La jurisprudence francophone des Cours suprêmes


recherche avancée

19/06/2008 | FRANCE | N°06/1864

France | France, Cour d'appel d'Aix-en-Provence, 19 juin 2008, 06/1864


4o Chambre C


ARRÊT AU FOND
DU 19 JUIN 2008


No 2008/ 238




Rôle No 06/01864






S.A.S JARDI SUD




C/


S.A.S ED






réf


Décision déférée à la Cour :


Jugement du Tribunal de Grande Instance de DRAGUIGNAN en date du 05 Janvier 2006 enregistré au répertoire général sous le no 04/5191.




APPELANTE


S.A.S JARDI SUD, représentée par son Président Directeur Général,


demeurant Le Pré de Pâques - Route Nationale

7 - 83170 BRIGNOLES


représentée par la SCP ERMENEUX-CHAMPLY - LEVAIQUE, avoués à la Cour,


assistée de la SELARL GUILLOSSON J.Y. & ASSOCIES, avocats au barreau de MARSEILLE






INTIMEE


S.A.S ED, prise en la per...

4o Chambre C

ARRÊT AU FOND
DU 19 JUIN 2008

No 2008/ 238

Rôle No 06/01864

S.A.S JARDI SUD

C/

S.A.S ED

réf

Décision déférée à la Cour :

Jugement du Tribunal de Grande Instance de DRAGUIGNAN en date du 05 Janvier 2006 enregistré au répertoire général sous le no 04/5191.

APPELANTE

S.A.S JARDI SUD, représentée par son Président Directeur Général,

demeurant Le Pré de Pâques - Route Nationale 7 - 83170 BRIGNOLES

représentée par la SCP ERMENEUX-CHAMPLY - LEVAIQUE, avoués à la Cour,

assistée de la SELARL GUILLOSSON J.Y. & ASSOCIES, avocats au barreau de MARSEILLE

INTIMEE

S.A.S ED, prise en la personne de son représentant légal en exercice,
demeurant 120 Rue du Général Malleret Joinville - 94400 VITRY SUR SEINE

représentée par la SCP DE SAINT FERREOL-TOUBOUL, avoués à la Cour,

assistée de Maître Jacques GUILLEMIN, avocat au barreau de PARIS

*-*-*-*-*
COMPOSITION DE LA COUR

L'affaire a été débattue le 06 Mai 2008 en audience publique.

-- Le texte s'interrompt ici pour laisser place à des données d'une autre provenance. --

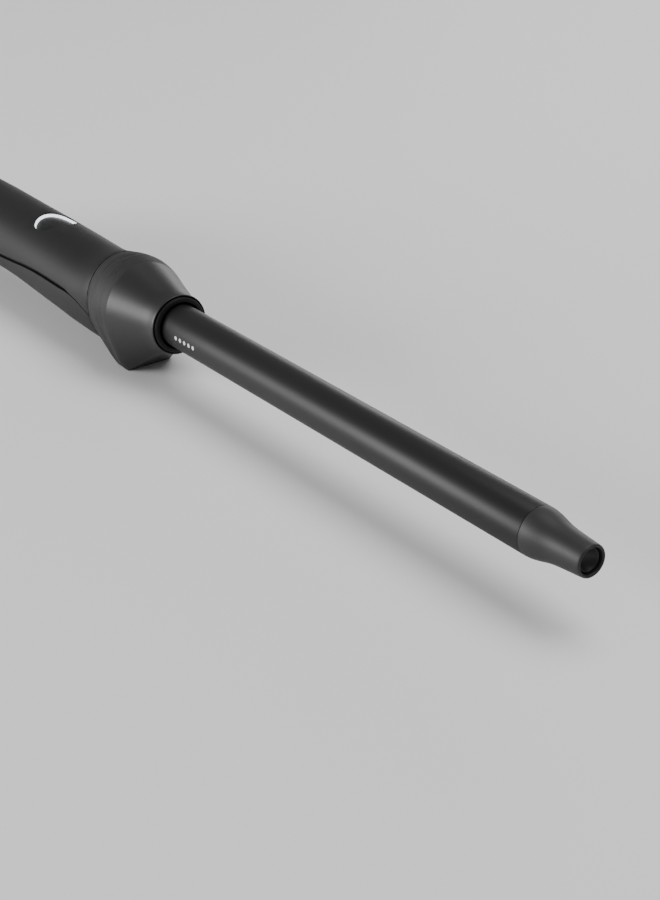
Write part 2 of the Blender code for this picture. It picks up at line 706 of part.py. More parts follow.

Conformément à l'article 785 du Code de Procédure Civile Madame Brigitte BERNARD, Président , a fait un rapport oral de l'affaire à l'audience avant les plaidoiries.

La Cour était composée de :

Madame Brigitte BERNARD, Président
Madame Marie-Françoise BREJOUX, Conseiller
Monsieur Michel NAGET, Conseiller

qui en ont délibéré.

Greffier lors des débats : Madame Marie-Christine RAGGINI.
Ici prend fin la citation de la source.